We’ve really turned out differently, you and I, Sigismund, thought Ermenrich, when the two practiced their own sparring on a Thursday afternoon. When we were small, you were always so impatient. Greedy, even. You couldn’t stand the mildest impediment. And you knew exactly how much the whole world was worth and how much of it you were owed. You’re still like that. If you weren’t so clever, someone would’ve killed you by now. You knew it yourself. You always laughed at it, the way you were. Nothing could contain you or placate you. But now you are getting older. You’re slower. Me too, but less.
"You’re dragging your sword, Sigismund," shouted the marshal.
The two stopped. Sigismund took off his left gauntlet and shook out his arm. He wiped the coif of mail from his forehead to give his head some air.
"It’s this same goddamn elbow. Rings like a bell every time I get a parry in."

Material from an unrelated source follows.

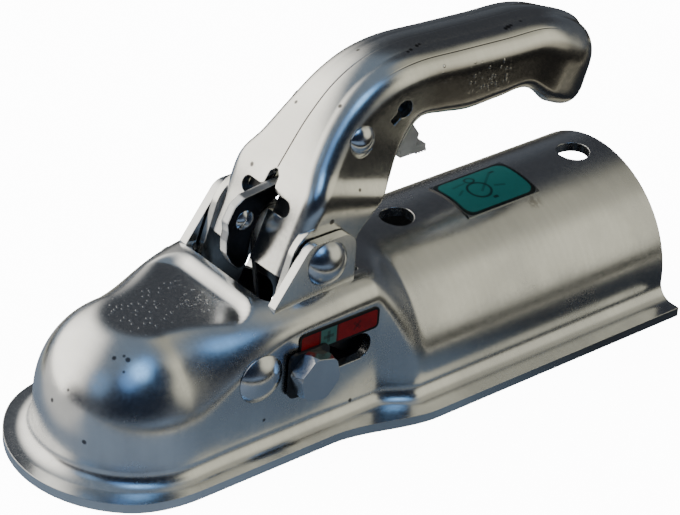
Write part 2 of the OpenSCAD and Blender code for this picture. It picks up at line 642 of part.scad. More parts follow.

"Soak it in hot water. I know you hate it when I give you advice."
"Yes, well."
The two men bowed and sheathed their swords.
"How is my son?" Asked Sigismund, trying and failing to be nonchalant.
"I was wondering when you would ask."
"And?"
"He was abysmally slow at first. And you doomed him to a life where other boys feel empowered to torture him. He holds his own, you know. He has dignity. From whence, I don’t know." They laughed. "Oh, perhaps I do. But it’s arrogance on you, Sigismund, and dignity on him because he was born with less."
"And now?"
"Now that he speaks enough German, he holds his own and is very perceptive. I can feel him thinking. You know, some boys see the training sets as hopelessly disjointed parts and take years to assemble them into coherent movement. But the boy already sees things as they relate to another. He would benefit from watching grown men and older boys fight. And he’s always exhausted from his trips to and from the fields."
"My hands are bound, Ermenrich, on that count."
"I understand, my friend," said Ermenrich, "but mine aren’t."